CNHP Conservation Planning Team
Taking Action – Putting Conservation Data to Use
The awesome beauty of Colorado’s diverse natural landscapes makes our state one
of the most desirable and fastest-growing in the nation. A big part of the appeal
of Colorado’s natural beauty is the variety of plants and animals found here. Unfortunately,
many of these plants and animals can’t live in proximity to some human activities.

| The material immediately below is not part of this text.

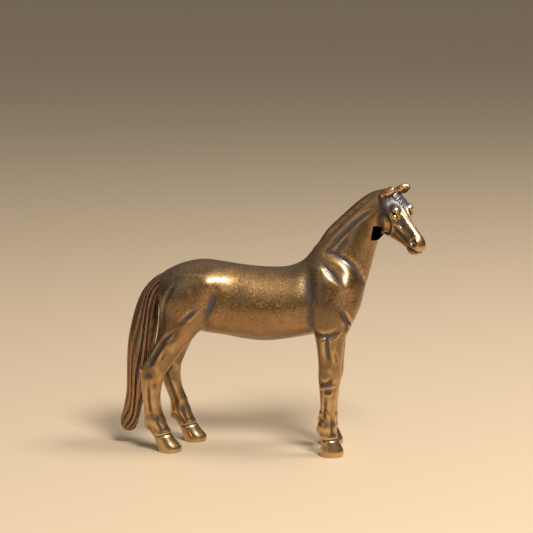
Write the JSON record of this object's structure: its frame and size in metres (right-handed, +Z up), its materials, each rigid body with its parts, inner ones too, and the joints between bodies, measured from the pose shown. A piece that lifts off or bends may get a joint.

Rapid growth can mean land use decisions on short timelines. A challenge for landowners,
land managers, and land use planners is to make choices that allow people to pursue
their livelihoods while maintaining the community’s natural character and preserving
all the plants and animals that live here. The CNHP Conservation Planning Team assists
landowners, managers, and other interested parties:
Develop Landscape-Scale Plans - CNHP’s
expertise in landscape-scale planning can help you determine:
- The state, national, or global context for understanding the significance of location
- How to coordinate biodiversity conservation with other planning objectives (such
as wildlife habitat, conservation of open space and working landscapes, recreational
areas, and development).
- The extent to which existing plans affect your future ability to undertake conservation
- How to cooperate with neighbors to make a bigger or more strategic impact.
Develop Local-Scale Plans - CNHP’s Conservation
Planning Team is available to assist landowners, managers, and other interested
parties in developing plans to direct local conservation action for rare or vulnerable
species. CNHP’s planners can help you:
- Convene stakeholders and neighboring practitioners to develop a comprehensive, strategic
approach to conservation.
- Coordinate the conservation of rare or vulnerable species with other planning objectives
using state-of-the-art GIS technology.
- Facilitate development of site-specific goals and implementation strategies.
Develop Site-Specific Plans - CNHP uses a site-specific
planning process developed by The Nature Conservancy to help you answer these questions:
- What species and natural communities are we trying to conserve?
- What types of natural systems support them, and how do these systems work?
- What stresses are threatening these systems, and where are these stresses coming
- What action can be taken to alleviate these stresses?
- How can we maximize conservation effectiveness within the context of local communities’
values, economies, and social systems?
- Given all the above, what are our highest priorities for on-the-ground action?
- How will we know when we’ve succeeded?